Illinois has officially declined to adopt the federal “no tax on tips” provision signed into law this summer, meaning service workers across the state will continue to pay Illinois income tax on their tip earnings—even as those same tips are exempt from federal taxation.
The decision places Illinois among a small group of states, including Maine and the District of Columbia, that have chosen not to conform to the federal tip exemption enacted as part of President Donald Trump’s “One Big Beautiful Bill Act” (OBBBA), which became law on July 4, 2025.
Under the federal legislation, workers in occupations that customarily receive tips can deduct up to $25,000 annually in qualified tip income from their federal taxable income for tax years 2025 through 2028. The deduction phases out for single filers with modified adjusted gross income exceeding $150,000 and for married couples filing jointly above $300,000. Workers must still pay Social Security and Medicare taxes on their tips.
The Treasury Department published a list of 68 job categories eligible for the deduction, including bartenders, servers, delivery workers, and other roles in hospitality, entertainment, and personal services.
llinois’ tax structure gives the state latitude to decline the exemption.
The Institute on Taxation and Economic Policy (ITEP) noted that Illinois, Maine, and the District of Columbia have all opted out of the tip exemption “in part because they would have lost significant revenue.” The decision comes as the state grapples with budget pressures—the Governor’s Office of Management and Budget projected Illinois would face a $267 million deficit in fiscal year 2026, partially due to other corporate tax cuts in the OBBBA. The deficit is also driven by other factors including higher-than-expected expenditures and declining consumer spending.
A One Fair Wage (OFW) report states that tipped workers in Illinois earn a median income of approximately $14,590-$16,733 annually, which is below the poverty line.
Illinois levies a flat income tax rate of 4.95% on all income. This means that while a server or bartender may now exclude up to $25,000 in tips from federal taxation, they will owe Illinois income tax on every dollar of those same tips.
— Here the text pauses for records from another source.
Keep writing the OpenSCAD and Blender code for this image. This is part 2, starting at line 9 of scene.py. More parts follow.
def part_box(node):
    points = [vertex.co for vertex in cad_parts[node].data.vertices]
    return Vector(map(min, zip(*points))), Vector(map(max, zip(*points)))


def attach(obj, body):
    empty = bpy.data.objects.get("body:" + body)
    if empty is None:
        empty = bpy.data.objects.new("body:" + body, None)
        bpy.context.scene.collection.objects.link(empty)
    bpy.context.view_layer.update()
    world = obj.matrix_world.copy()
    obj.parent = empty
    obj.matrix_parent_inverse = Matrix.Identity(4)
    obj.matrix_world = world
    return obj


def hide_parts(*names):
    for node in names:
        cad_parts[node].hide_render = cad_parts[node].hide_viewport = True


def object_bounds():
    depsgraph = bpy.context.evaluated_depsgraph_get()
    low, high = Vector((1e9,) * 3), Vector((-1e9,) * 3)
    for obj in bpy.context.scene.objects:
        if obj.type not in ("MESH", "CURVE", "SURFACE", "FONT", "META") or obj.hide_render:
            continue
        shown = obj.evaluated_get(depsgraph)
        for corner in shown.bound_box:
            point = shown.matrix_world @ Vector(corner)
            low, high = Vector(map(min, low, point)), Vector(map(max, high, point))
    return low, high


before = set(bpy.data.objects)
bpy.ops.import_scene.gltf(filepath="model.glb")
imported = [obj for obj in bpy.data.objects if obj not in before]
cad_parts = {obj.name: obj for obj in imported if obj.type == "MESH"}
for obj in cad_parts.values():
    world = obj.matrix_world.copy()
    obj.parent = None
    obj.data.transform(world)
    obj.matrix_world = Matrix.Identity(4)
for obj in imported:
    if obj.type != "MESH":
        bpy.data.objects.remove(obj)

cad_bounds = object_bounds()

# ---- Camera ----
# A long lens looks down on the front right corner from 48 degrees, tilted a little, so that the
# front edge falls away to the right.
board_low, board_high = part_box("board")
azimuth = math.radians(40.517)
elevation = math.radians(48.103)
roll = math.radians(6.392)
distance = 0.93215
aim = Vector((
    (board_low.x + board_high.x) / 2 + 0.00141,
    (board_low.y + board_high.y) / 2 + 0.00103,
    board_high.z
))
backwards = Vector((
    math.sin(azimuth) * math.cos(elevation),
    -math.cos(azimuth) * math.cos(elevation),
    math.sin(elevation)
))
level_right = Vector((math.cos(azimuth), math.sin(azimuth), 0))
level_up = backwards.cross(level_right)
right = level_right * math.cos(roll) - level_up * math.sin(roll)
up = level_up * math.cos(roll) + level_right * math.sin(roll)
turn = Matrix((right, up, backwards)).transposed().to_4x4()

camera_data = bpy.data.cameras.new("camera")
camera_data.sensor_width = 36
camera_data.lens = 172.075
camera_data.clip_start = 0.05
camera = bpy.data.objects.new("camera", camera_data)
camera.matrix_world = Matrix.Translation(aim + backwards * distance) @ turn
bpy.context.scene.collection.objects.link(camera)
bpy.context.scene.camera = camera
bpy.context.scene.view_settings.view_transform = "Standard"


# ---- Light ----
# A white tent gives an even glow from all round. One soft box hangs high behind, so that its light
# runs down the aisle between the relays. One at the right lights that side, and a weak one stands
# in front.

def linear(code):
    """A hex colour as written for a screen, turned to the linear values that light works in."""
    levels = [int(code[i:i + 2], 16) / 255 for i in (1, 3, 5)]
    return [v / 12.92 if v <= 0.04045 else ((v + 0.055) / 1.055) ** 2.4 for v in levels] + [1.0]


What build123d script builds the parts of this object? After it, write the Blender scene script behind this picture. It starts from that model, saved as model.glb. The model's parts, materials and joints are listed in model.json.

Illinois House Republicans have introduced legislation that would align the state with the federal exemption. House Bill 1750, filed by Rep. Joe C. Sosnowski (R-Rockford) in January 2025, proposes to exempt both tip income and overtime compensation from state taxation.
Two additional Republican-sponsored bills—HB1898 by Rep. Jennifer Sanalitro and HB2735 by Rep. C.D. Davidsmeyer—similarly seek to eliminate state taxes on gratuities. However, all three measures remain in the House Rules Committee with no immediate action scheduled.
For Illinois workers who rely on tips, the key takeaways are:
Federal taxes: Qualified tips can be deducted up to $25,000 when filing federal returns in early 2026 for the 2025 tax year, subject to income limitations.
State taxes: All tip income remains fully taxable under Illinois law at the 4.95% flat rate.
Documentation: Tax professionals recommend that tipped workers maintain detailed records and be vigilant about state-specific regulations when filing returns in 2026.